Several astrophotographs have been recognised as Astonomy Picture of the Day on The Sky Searchers forum; a couple of them have been made top picks on AstroBin; the astrophotograph of the NGC7822 nebula and open cluster in Cepheus was selected as Stellar Shot of the Week with an original writeup; and the astrophotograph of the IC1396 Nebula including the Elephant's Trunk was selected as a National finalist for the 2019 Wiki Science Competition to be represented in the International competition and also promoted to quality image status. My astrophotographs of the Jellyfish and Heart nebulae were promoted to a featured image here and here on Wikimedia Commons; the former also featured on Wikipedia highlighting it as one of its finest images.
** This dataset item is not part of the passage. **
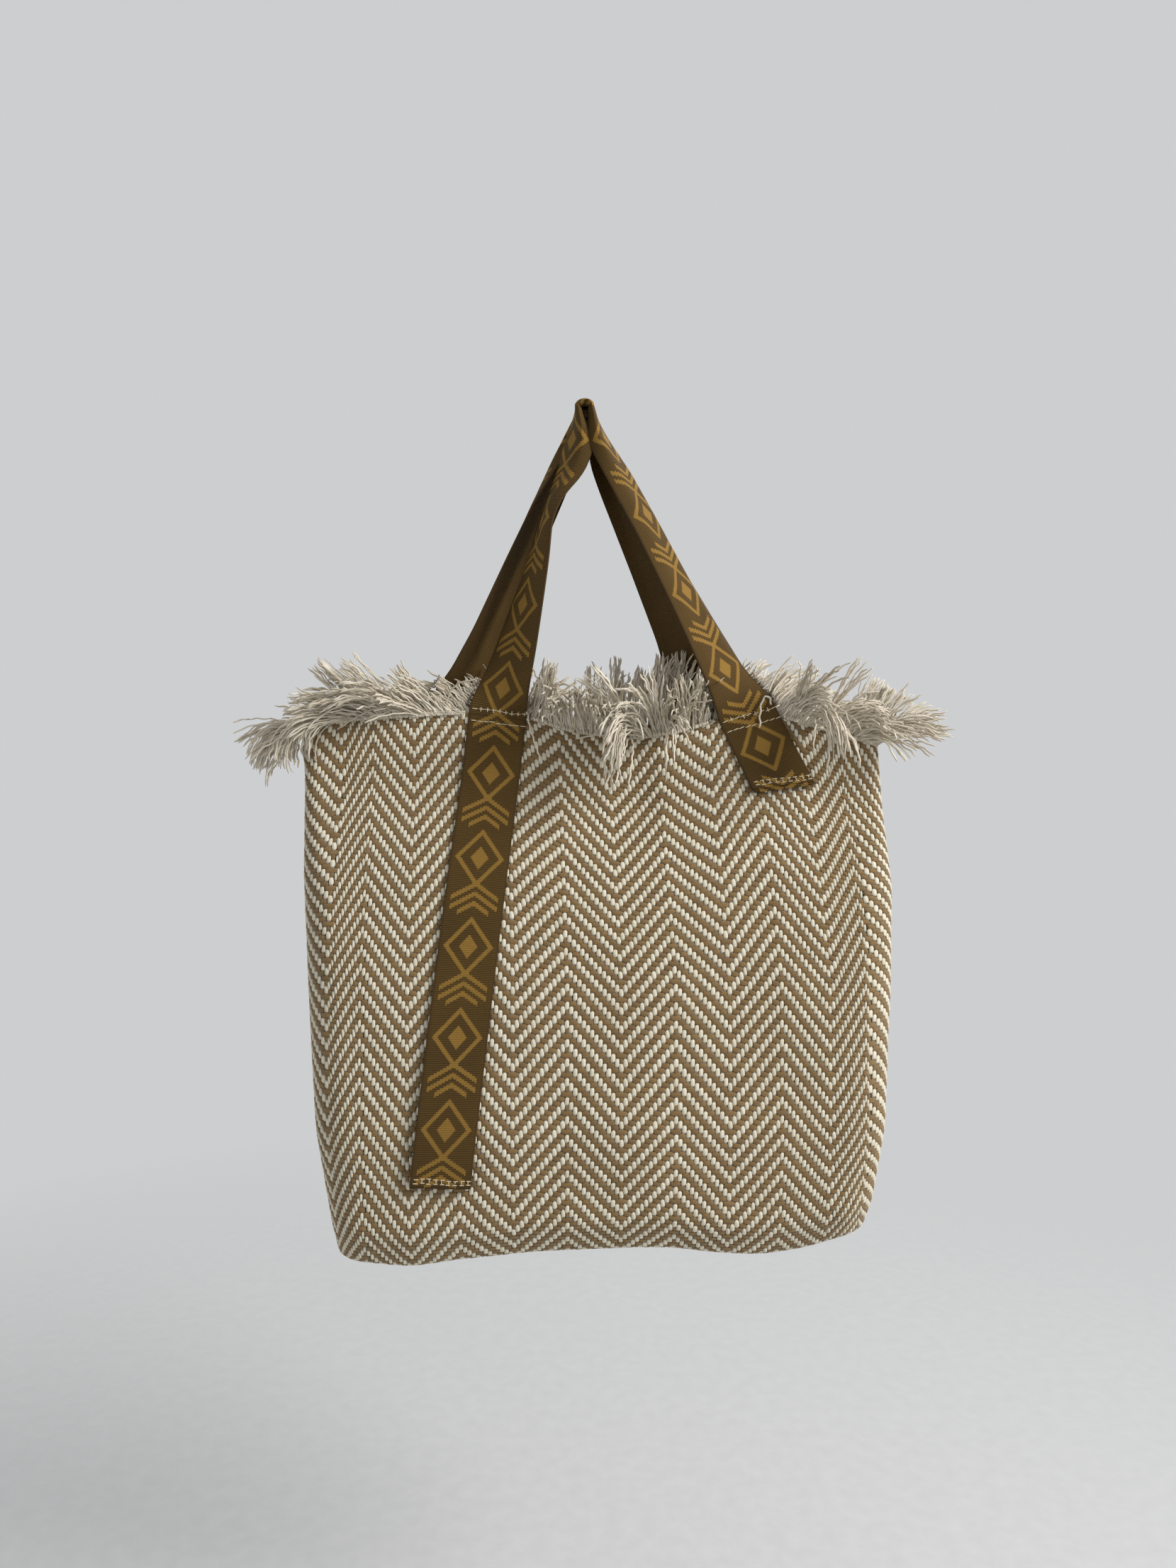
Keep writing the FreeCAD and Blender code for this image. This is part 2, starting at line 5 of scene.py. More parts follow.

The image of the Jellyfish Nebula was selected as the first place winner in the 2021 International Wiki Science Competition in the astronomy category. The images of Sharpless 216 (also promoted as a quality image as well as a featured picture) and the Heart nebula (featured picture) were runners-up. This was also reported on Facebook, Instagram, Twitter, and LinkedIn.

Previously, the Jellyfish Nebula was honoured with the Jury's Prize in the 2021 National Wiki Science competition in the astronomy category and will be selected to represent the US in the International Competition along with three other images that were also selected as finalists (Heart nebula, Sharpless 216, NGC 7822).